クレスチン製造は基本特許(昭和43年10月3日 制癌剤の製造方法 特許登録番号968425 昭和51年公告)により昭和63年10月3日までの20年間は特許法によって守られていた。

特許が失効すると医薬品メーカーはある条件下で同一類似品(後発品)を承認申請出来る。売れ筋の医薬品は色んなメーカーが類似品をゾロゾロと承認申請し、認可後には薬価がグンと下がって収載され先発品は売上げが減少し、薬価も下がり利益は減少する。業界ではそのような会社をゾロメーカー、商品をゾロ品と呼ぶ。政府は健康保険の費用逼迫からゾロ品を使うように推奨する。ゾロ品は臨床試験を省略し、一般的には血中濃度の同一性で承認するので開発費用が安価であるが、製品が同一と言うことでは無い。薬には有効成分以外に添加物が多く含まれそれについては評価しないし、安全性についても評価できていない。まして生薬のごときものは(PSKも生薬の類似品)安全性を数人の臨床試験で評価し副作用がそれほど無ければ承認すると言われていた。

クレスチンの場合もこのようなゾロ品として東菱薬品工業と大洋薬品工業がバイオ・チバが製造した原料を使い昭和60年12月に承認申請し、昭和62年8月に抗悪性腫瘍剤として承認された。承認された後PSK基本特許が失効するまでは製造できないが、三社はPSKの製造方法は既に既知であるとして薬価収載を申請し収載後発売を計画した。

呉羽はゾロ対策をするため承認については厚生省に問い合わせをすることとし、特許については医薬関係を得意とする弁護士と契約し対策を講じることになった。

厚生省には昭和62年9月に審査2課のI課長補佐を訪れ三共のT、本社医薬品部のAと私の3人で質問したが、生物学的同等性については答えられない、臨床試験の有無も答えられないとしたうえで、「データは先発品と同等のデータが揃っている。その他のデータもチェック済みである」「菌株についても名称以外は菌学的に同一であるし、違っていなければ問題ない」などで承認されたとのことであった。

その上でゾロ品は2社以外にも多数出ているが、PSKが再評価指定されたのでしばらくは承認されないだろうし、ゾロメーカーも再評価指定申請するのではないかとのことだった。

その頃はPSKの薬効が丸山ワクチンとの絡みで問題になっており、また健康保険の問題(薬価が高く使用量が多いと保険からの支払いが多くなり健康保険が圧迫されていた)から厚生省は大蔵省からゾロ品を早く承認し薬価を下げるようにと圧力がかかっていたらしい。

呉羽としては承認に関しては手の打ちようがない事が分かったので、薬価収載を遅らせてクレスチンの独占販売期間をなるべき伸ばそうと医薬品訴訟のベテランと言われたS弁護士にx万円で相談にのってもらうことにし訴訟も仕掛けた。
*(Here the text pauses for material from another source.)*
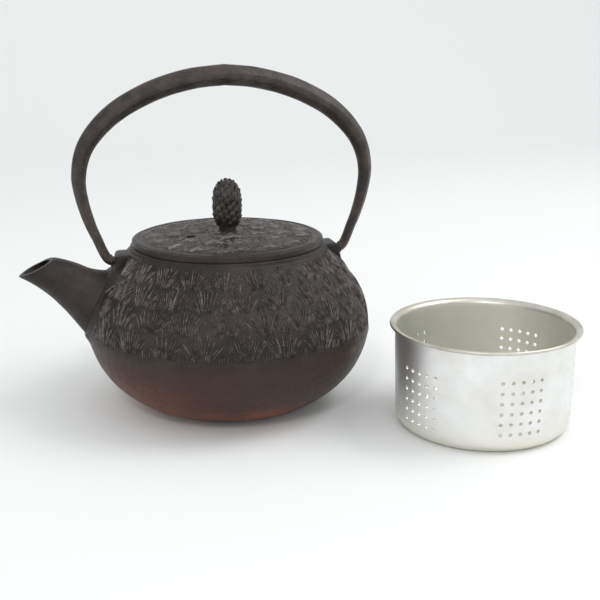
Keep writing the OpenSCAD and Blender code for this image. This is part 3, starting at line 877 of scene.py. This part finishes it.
collars = [rod(s * (HOOK_X - 0.5), s * (HOOK_X + 0.4), 2.9, PIN_Z) for s in (-1, 1)]
bail = piece("bail_bar", [capped(bar)] + pins + collars, "handle", bail_iron)
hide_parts("bail_handle")

# %% Washer under the lid
washer_steel, tree, shader = principled("washer steel")
shader.inputs["Base Color"].default_value = (0.42, 0.40, 0.38, 1)
shader.inputs["Metallic"].default_value = 1.0
shader.inputs["Roughness"].default_value = 0.42
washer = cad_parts["knob_washer"]
washer.data.materials.clear()
washer.data.materials.append(washer_steel)
print("washer:", washer_steel.name)

# %% [markdown]
# ## The infuser basket
#
# The basket is pressed from thin aluminium sheet, so it has an outer and an
# inner skin one sheet apart. The wall is laid out in cells. A plain cell is a
# small grid, and a punched cell is a ring of quads from its square border to
# a round hole. Both have the same points on their borders, so they weld.

# %% Basket sizes
BASKET_AT = (basket_lo[:2] + basket_hi[:2]) / 2
BASKET_H = basket_hi[2]
SHEET, CORNER, FLARE_Z = 1.0, 6.5, BASKET_H - 2.6
WALL_R = BASKET_R - 2.5
HOLE_R, COLS, ROWS_OF_HOLES, ROW_PITCH, ROW_Z = 0.9, 5, 6, 4.85, 9.3
COL_STEP = math.degrees(4.6 / (WALL_R - (1 - BASKET_H / 2 / FLARE_Z)))
PATCHES = (-90, -25, 40, 124, 203)
PATCH_LIFT = (0.5, 0.5, 0.5, 0.2, -0.5)


def wall_radius(z):
    """Outer radius of the wall: it tapers by one millimetre from the flare to the floor."""
    return WALL_R - (1 - z / FLARE_Z)


def wall_point(turn, z, depth):
    """Point of the wall at an angle in degrees and a height, `depth` in from the outside."""
    r = wall_radius(z) - depth
    return np.stack([r * np.cos(np.radians(turn)), r * np.sin(np.radians(turn)), z + 0 * turn], -1)


# %% Lay out the cells of the wall
PER = 4
borders, punched, lifts = [], [], []
for start, following, patch_lift in zip(PATCHES, PATCHES[1:] + (PATCHES[0] + 360,), PATCH_LIFT):
    first = start - COL_STEP * COLS / 2
    gap_end = following - COL_STEP * COLS / 2
    gap_start = first + COL_STEP * COLS
    gaps = max(1, round((gap_end - gap_start) / COL_STEP))
    borders += [first + COL_STEP * i for i in range(COLS)]
    borders += [gap_start + (gap_end - gap_start) * i / gaps for i in range(gaps)]
    punched += [True] * COLS + [False] * gaps
    lifts += [patch_lift] * (COLS + gaps)
borders = np.array(borders + [borders[0] + 360])
punched = np.array(punched)
levels = np.array([CORNER] + [ROW_Z + ROW_PITCH * (j + 0.5) for j in range(ROWS_OF_HOLES)]
                  + [41.5, FLARE_Z])
AROUND = PER * len(punched)
turns = np.interp(np.arange(AROUND + 1) / PER, np.arange(len(borders)), borders)
print("basket:", len(punched), "columns of cells,", int(punched.sum()) * ROWS_OF_HOLES, "holes")


# %% Quads of the wall, one skin at a time
def round_square(half, steps):
    """Points round the border of a square, with `steps` to a side, anticlockwise from a corner."""
    side = np.linspace(-half, half, steps, endpoint=False)
    far = 0 * side + half
    sides = (side, -far), (far, side), (-side, far), (-far, -side)
    return np.concatenate([np.stack(xy, -1) for xy in sides])


SQUARE = round_square(1, PER)
CIRCLE = SQUARE / np.linalg.norm(SQUARE, axis=1, keepdims=True)


def wall_skin(depth):
    """Plain cells, and punched cells with their hole's rim, of the skin that lies `depth` in."""
    plain, rims = [], []
    for j, (z0, z1) in enumerate(zip(levels[:-1], levels[1:])):
        for i, (t0, t1) in enumerate(zip(borders[:-1], borders[1:])):
            if punched[i] and j < ROWS_OF_HOLES:
                turn = (t0 + t1) / 2 + SQUARE[:, 0] * (t1 - t0) / 2
                z = (z0 + z1) / 2 + SQUARE[:, 1] * (z1 - z0) / 2
                middle_z = ROW_Z + lifts[i] + j * ROW_PITCH
                hole_turn = (t0 + t1) / 2 + np.degrees(CIRCLE[:, 0] * HOLE_R / wall_radius(middle_z))
                hole_z = middle_z + CIRCLE[:, 1] * HOLE_R
                outer, rim = wall_point(turn, z, depth), wall_point(hole_turn, hole_z, depth)
                plain.append(quads_of(np.stack([outer, rim]), wrap_v=True))
                rims.append(rim)
            else:
                turn, z = np.meshgrid(np.linspace(t0, t1, PER + 1), np.linspace(z0, z1, PER + 1),
                                      indexing="ij")
                plain.append(quads_of(wall_point(turn, z, depth)))
    return np.concatenate(plain), np.stack(rims)


outer_skin, outer_rims = wall_skin(0)
inner_skin, inner_rims = wall_skin(SHEET)
hole_walls = np.concatenate([quads_of(np.stack([a, b]), wrap_v=True)
                             for a, b in zip(outer_rims, inner_rims)])
print("wall:", len(outer_skin), "quads a skin,", len(outer_rims), "holes")

# %% [markdown]
# ## The basket's floor, corner and lip
#
# The corner and the rolled lip are profiles turned through the same angles as
# the wall's cells, so that they weld to it. The floor has a square patch of
# holes in the middle, made from the same kind of cell, and a skirt of
# triangles takes its border out to the corner.

# %% Corner and lip
def turned_by(radius, height, angles):
    """Profile turned through the given angles in degrees."""
    a = np.radians(angles)[:, None]
    return np.stack([radius * np.cos(a), radius * np.sin(a), height + 0 * a], -1)


low_r = wall_radius(CORNER)
bend = np.radians(np.linspace(0, -90, 8))
FLOOR_R = low_r - CORNER
outer_corner = turned_by(FLOOR_R + CORNER * np.cos(bend), CORNER + CORNER * np.sin(bend), turns)
inner_corner = turned_by(FLOOR_R + (CORNER - SHEET) * np.cos(bend),
                         CORNER + (CORNER - SHEET) * np.sin(bend), turns)
LIP = 0.75
roll = np.radians(np.linspace(-75, 105, 9))
lip_r = np.concatenate([[WALL_R, WALL_R + 0.08, WALL_R + 0.3, WALL_R + 0.8],
                        BASKET_R - LIP + LIP * np.cos(roll),
                        [WALL_R + 0.5, WALL_R - 0.4, WALL_R - 0.85, WALL_R - SHEET]])
lip_z = np.concatenate([[FLARE_Z, FLARE_Z + 0.35, FLARE_Z + 0.65, FLARE_Z + 0.95],
                        BASKET_H - LIP + LIP * np.sin(roll),
                        [BASKET_H - 0.45, BASKET_H - 1.0, FLARE_Z + 0.7, FLARE_Z]])
lip = quads_of(turned_by(lip_r, lip_z, turns))
print("lip:", len(lip), "quads, rolled to", round(BASKET_R, 1), "mm from the basket's axis")


# %% Floor
FLOOR_CELLS, FLOOR_PITCH = 5, 5.0


def floor_skin(z, angles):
    """Square patch of punched cells at height z, and the skirt from its border to the corner."""
    half = FLOOR_CELLS * FLOOR_PITCH / 2
    at = (np.arange(FLOOR_CELLS) + 0.5) * FLOOR_PITCH - half
    cx, cy = (a.ravel() for a in np.meshgrid(at, at, indexing="ij"))
    middle = np.stack([cx, cy], -1)[:, None]
    border = middle + SQUARE * FLOOR_PITCH / 2
    rim = middle + CIRCLE * HOLE_R
    lift = np.array([0, 0, z])
    rings = np.stack([border, rim], 1)
    rings = np.concatenate([rings, np.zeros(rings.shape[:3] + (1,))], -1) + lift
    cells = np.concatenate([quads_of(r, wrap_v=True) for r in rings])
    square = round_square(half, PER * FLOOR_CELLS)
    square = np.concatenate([square, np.full((len(square), 1), z)], 1)
    circle = turned_by(np.array([FLOOR_R]), z, angles[:-1])[:, 0]
    square, circle = (p[np.argsort(np.arctan2(p[:, 1], p[:, 0]))] for p in (square, circle))
    inner = np.round(np.arange(len(circle) + 1) * len(square) / len(circle)).astype(int) % len(square)
    skirt = np.stack([square[inner[:-1]], circle, np.roll(circle, -1, 0), square[inner[1:]]], 1)
    return cells, skirt, rings[:, 1]


under_cells, under_skirt, under_rims = floor_skin(0.0, turns)
upper_cells, upper_skirt, upper_rims = floor_skin(SHEET, turns)
floor_walls = np.concatenate([quads_of(np.stack([a, b]), wrap_v=True)
                              for a, b in zip(under_rims, upper_rims)])
print("floor skirt:", len(under_skirt), "quads")


# %% [markdown]
# ## Satin aluminium
#
# Bare spun aluminium is a bright metal with a soft, slightly cloudy shine. Use
# has left it duller in patches and a little yellow, mostly near the floor.

# %% Aluminium
def aluminium(name, bright, dull, roughness):
    """Bright metal with cloudy roughness and a faint warm tarnish."""
    material, tree, shader = principled(name)
    clouds = cloud(tree, 45.0)
    color = ramp(tree, clouds, 0.35, 0.7, bright, dull)
    color = mix(tree, times(tree, masked(tree, "Z", 0.002, 0.016), 0.6), color, (0.78, 0.75, 0.65, 1))
    tree.links.new(color, shader.inputs["Base Color"])
    rough = remap(tree, clouds, 0.3, 0.7, roughness, roughness + 0.14)
    tree.links.new(rough, shader.inputs["Roughness"])
    shader.inputs["Metallic"].default_value = 1.0
    scratches = cloud(tree, 260.0, 2.0, 0.5)
    tree.links.new(raised(tree, scratches, 0.06), shader.inputs["Normal"])
    return material


basket_quads = np.concatenate([
    outer_skin, hole_walls, inner_skin, quads_of(outer_corner), quads_of(inner_corner), lip,
    under_cells, under_skirt, upper_cells, upper_skirt, floor_walls]) + np.array([*BASKET_AT, 0])
satin = aluminium("satin aluminium", (0.88, 0.89, 0.89, 1), (0.77, 0.76, 0.73, 1), 0.38)
dulled = aluminium("dulled inside", (0.86, 0.86, 0.82, 1), (0.77, 0.77, 0.72, 1), 0.34)
rubbed = aluminium("rubbed lip", (0.72, 0.71, 0.66, 1), (0.50, 0.46, 0.38, 1), 0.34)
basket = piece("basket_shell", [basket_quads], "infuser", satin, 35)
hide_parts("infuser_basket")
faces = np.zeros(len(basket.data.polygons) * 3, np.float32)
basket.data.polygons.foreach_get("center", faces)
faces = faces.reshape(-1, 3) / MM - np.array([*BASKET_AT, 0])
in_cup = (np.hypot(faces[:, 0], faces[:, 1]) < WALL_R - 0.5 * SHEET - (1 - faces[:, 2] / FLARE_Z)) \
    & (faces[:, 2] > 0.5 * SHEET)
on_lip = faces[:, 2] > FLARE_Z + 0.3
basket.data.materials.append(dulled)
basket.data.materials.append(rubbed)
basket.data.polygons.foreach_set("material_index", np.where(on_lip, 2, in_cup).astype(np.int32))
print("faces inside the cup:", int(in_cup.sum()), "of", len(in_cup))

# %% [markdown]
# ## Floor, light and camera
#
# A pale sweep of paper runs under the pieces and curves up behind them. The
# room's own light is even and strong. One broad lamp to the right gives soft
# shadows, and a small weak one in front puts a glint on the relief and the
# handle. The camera looks down a little, from above the top of the handle.


# %% Stage
def sweep():
    """Flat floor that bends up into a backdrop: straight, quarter circle, straight."""
    bend = np.radians(np.linspace(0, 90, 12))
    y = np.concatenate([[-2500, 900], 900 + 700 * np.sin(bend), [1600]])
    z = np.concatenate([[0, 0], 700 - 700 * np.cos(bend), [3000]])
    x = np.linspace(-3500, 3500, 3)
    return np.stack([x[:, None] + 0 * y, y + 0 * x[:, None], z + 0 * x[:, None]], -1)


paper, tree, shader = principled("paper")
shader.inputs["Base Color"].default_value = (0.86, 0.87, 0.865, 1)
shader.inputs["Roughness"].default_value = 0.9
stage_floor = piece("paper_sweep", [quads_of(sweep())], None, paper)


def lamp(name, place, target, size, power, tone=(1, 1, 1)):
    """A square soft lamp at a place, turned to its target; metres and watts."""
    light = bpy.data.lights.new(name, "AREA")
    light.size, light.energy, light.color = size, power, tone
    obj = bpy.data.objects.new(name, light)
    obj.location = place
    obj.rotation_euler = (Vector(target) - Vector(place)).to_track_quat("-Z", "Y").to_euler()
    bpy.context.scene.collection.objects.link(obj)


lamp("key", (0.75, -0.20, 0.95), (0, 0, 0.04), 0.6, 4.7)
lamp("spark", (-0.34, -0.85, 0.74), (0, 0, 0.05), 0.12, 1.7)
bpy.context.scene.view_settings.view_transform = "Standard"
world = bpy.data.worlds.new("room")
world.use_nodes = True
world.node_tree.nodes["Background"].inputs["Color"].default_value = (0.968, 0.978, 0.985, 1)
world.node_tree.nodes["Background"].inputs["Strength"].default_value = 0.91
bpy.context.scene.world = world

# %% Camera
HEADING, PITCH, ROLL = math.radians(14.23), math.radians(15.74), math.radians(-0.22)
camera = bpy.data.objects.new("camera", bpy.data.cameras.new("camera"))
camera.data.lens, camera.data.sensor_width = 60.66, 36.0
camera.location = (-0.0851, -0.4789, 0.1870)
turn = Matrix.Rotation(-HEADING, 3, "Z") @ Matrix.Rotation(math.pi / 2 - PITCH, 3, "X") \
    @ Matrix.Rotation(ROLL, 3, "Z")
camera.rotation_euler = turn.to_euler()
camera.data.clip_start, camera.data.clip_end = 0.01, 20
bpy.context.scene.collection.objects.link(camera)
bpy.context.scene.camera = camera
print("camera", round(math.degrees(PITCH), 1), "degrees down, lens", round(camera.data.lens, 1), "mm")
読売新聞はそのことを入手し公表した。

           

             読売新聞 昭和63年9月10日

そこには「ゾロ品が発売されると年間500億円と抗癌剤としては世界一の販売額を誇るクレスチンの薬価(960円70銭)を直撃、市場価格の大幅ダウンとともに、実勢価格と連動する薬価の引き下げも招きかねないと判断、呉羽化学工業では訴訟に踏み切ったものとみられる」と記した。

S弁護士はPSKの化学構造や物性を徹底的に調べゾロ品との差別化を明確にしようとと考えたらしく細かい指示をしてきた。これに対応している間に刻々と刻々と経過していった。この訴訟の最大のポイントは薬価収載を延長させて次の薬価収載まで独占的販売を維持することだったが、このような訴訟の方法では短時間で勝訴することは難しそうであった。その上相手企業の弁護士とは良く対決するようでお互いなあなあの関係のようにも見えた。当社としても訴訟したことで敗訴しても努力したことが大事という感覚であった(某部長談)と思われた。裁判は長引き昭和63年10月3日の特許切れの日があっという間に来た。呉羽はすかさず本訴を取り下げゾロは薬価収載(昭和63年7月15日付け)と同時に発売になった。

下記はその様子の新聞記事である。           


化学工業日報昭和63年11月28日


             読売新聞昭和63年4月及び9月


朝日新聞は翌年にはゾロ品は好調に推移していると報じており品不足とも言われている。ゾロ品の販売でクレスチンは徐々に販路を失っていった。更にその直後に再評価が告示されもっと急激に売り上げは減少していった。再評価については別項で述べたので参照されたし。

このあたりの情報はPHARM TECH JAPAN vol4No9(1988)p88に詳しい 




三共が入手したカルボクリン末のインタビューフォーム





一般的な話としてゾロ品については以前からその品質については疑問があったが、クレスチンのゾロ品について調べたところ、規格試験法は同じと思われたのに、入手した製品を分析すると規格値と遙かに異なる値が出たので、厚生省にこのような医薬品は問題ではないかと訴えたが、「貴重な御意見ありがとうございました。該当メーカーに伝えて是正させます」とのことで一件落着してしまった。しばらく経過を見守ったが徐々に規格値に入るようになった。ただ、生物学的試験については当社でも苦労した経験上ゾロ会社も苦労したのではないかと推察した。ゾロ品の売上げについては詳細は不明としておこう。

現在も(令和時代初)ゾロメーカーの違反行為が目に余り厚生労働省から指導が入り、その結果後発薬が不足している状況をも作りだしている。昭和時代と変わりない医薬品業界が続いているらしい。結局行政は使用者(患者)の事は考えず、経済的に安く作ってくれさえすれば良いという考えなのであろう。